As Disney+ was downloaded across millions of households, Disney began to investigate what was truly “Family-friendly” for their audiences. Shows like LOVE, VICTOR were moved to Hulu, owned by Disney, because of lewd content. The LIZZIE MCGUIRE reboot was supposedly put on hiatus because the storylines did not fit within a “PG ceiling.”

Furthermore, Disney’s latest collaboration with Pixar, ONWARD, was banned in some Middle Eastern countries over what could be a reference to a lesbian character.

As Movieguide® previously reported:

In the movie, a female police officer references her girlfriend in a line of dialogue stating, “My girlfriend’s daughter….”

Since most women and men who are not homosexual have friends who are women and who are men, this dialogue is ambiguous. A viewer can read into it what they want.

This isn’t to say that Christian audiences in particular shouldn’t be aware of LGBTQ characters on screen.

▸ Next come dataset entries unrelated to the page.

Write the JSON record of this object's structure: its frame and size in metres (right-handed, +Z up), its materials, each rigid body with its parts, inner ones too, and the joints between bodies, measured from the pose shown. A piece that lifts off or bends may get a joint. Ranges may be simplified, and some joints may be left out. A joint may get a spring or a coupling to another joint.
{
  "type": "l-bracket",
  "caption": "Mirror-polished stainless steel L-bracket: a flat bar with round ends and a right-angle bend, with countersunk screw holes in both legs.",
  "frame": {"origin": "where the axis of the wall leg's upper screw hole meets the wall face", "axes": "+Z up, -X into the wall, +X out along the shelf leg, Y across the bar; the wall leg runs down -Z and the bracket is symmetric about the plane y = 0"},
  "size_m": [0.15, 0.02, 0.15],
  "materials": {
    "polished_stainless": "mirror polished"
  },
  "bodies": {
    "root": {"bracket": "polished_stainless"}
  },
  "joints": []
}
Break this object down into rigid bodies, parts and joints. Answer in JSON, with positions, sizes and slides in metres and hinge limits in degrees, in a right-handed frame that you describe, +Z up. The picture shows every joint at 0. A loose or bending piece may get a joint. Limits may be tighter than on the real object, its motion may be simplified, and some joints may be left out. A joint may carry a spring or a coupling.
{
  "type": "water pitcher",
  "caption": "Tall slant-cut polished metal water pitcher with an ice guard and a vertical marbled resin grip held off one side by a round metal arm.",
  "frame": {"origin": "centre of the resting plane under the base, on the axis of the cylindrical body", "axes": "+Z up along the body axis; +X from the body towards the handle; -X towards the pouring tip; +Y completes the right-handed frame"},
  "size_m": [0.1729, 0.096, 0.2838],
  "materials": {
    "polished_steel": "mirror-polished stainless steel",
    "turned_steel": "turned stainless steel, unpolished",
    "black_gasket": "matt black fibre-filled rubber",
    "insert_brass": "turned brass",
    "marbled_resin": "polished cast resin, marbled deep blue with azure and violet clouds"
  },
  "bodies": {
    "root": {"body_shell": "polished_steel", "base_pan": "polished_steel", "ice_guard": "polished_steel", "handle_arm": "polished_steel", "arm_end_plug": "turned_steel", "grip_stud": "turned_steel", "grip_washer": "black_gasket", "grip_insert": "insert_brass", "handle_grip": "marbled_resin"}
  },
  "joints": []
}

As mentioned before, this character has one line that may or may not reference her gender identity.

The research or the influence for the mass media of entertainment shows that certain people have an attraction or a propensity to different aspects and elements of entertainment. A few (arguable about 7%) are attracted to and want to copy the violence. About 24% have a propensity for the alcohol and drugs. About 31% want to copy the sex.

The research shows two problems. First, those with a propensity will be influenced to copy the behavior even if it is a very small part of the movie or other entertainment. Second, those who do not have the propensity make the mistake of thinking that the entertainment in question has not influence. This influence based on propensity extends to advertising and elections. For more information, read CULTURE WISE FAMILY.

The role is so small, though, that LGBTQ advocates are complaining because one could “Blink and you miss it.”

The streaming and stock changes bring some uncertainty for Disney, who is now under the helm of Chapek as of late February.

Furthermore, a conservative reporter in attendance cornered Chapek over ABC’s clear anti-conservative bias.

“Meet the new boss, same as the old boss. Just like his predecessor Bob Iger, Disney’s new CEO Bob Chapek seems perfectly content with the wildly biased and slanted coverage at ABC News,” said National Center General Counsel and Free Enterprise Project (FEP) Director Justin Danhof, Esq., who attended the shareholder meeting and questioned Chapek.

“It appears that, for now, the palpable anti-conservative bias will continue at ABC News. We call on more consumers and shareholders to make their voices heard, and we applaud the true journalism of the folks at Project Veritas that continues to expose the lies and hypocrisy stemming from mainstream media outlets such as ABC,” Danhof said.

Chapek said he felt ABC News had a “stellar track record of being objective in reporting the news and it’ll continue in the future.”

Despite Chapek’s answer, Danhof said many of the shareholders shared their agreement by applause that ABC News should be held accountable for biased reports.

“After I asked my question, I was heartened by the applause in the room,” Danhof said. “Americans of all political stripes care about objective news reporting. And it is clear that our broadcast networks have strayed far from that standard. The support for my question should signal to Disney’s bosses that they are wasting a prime business opportunity by only catering to a small subset of liberal viewers rather than all Americans.”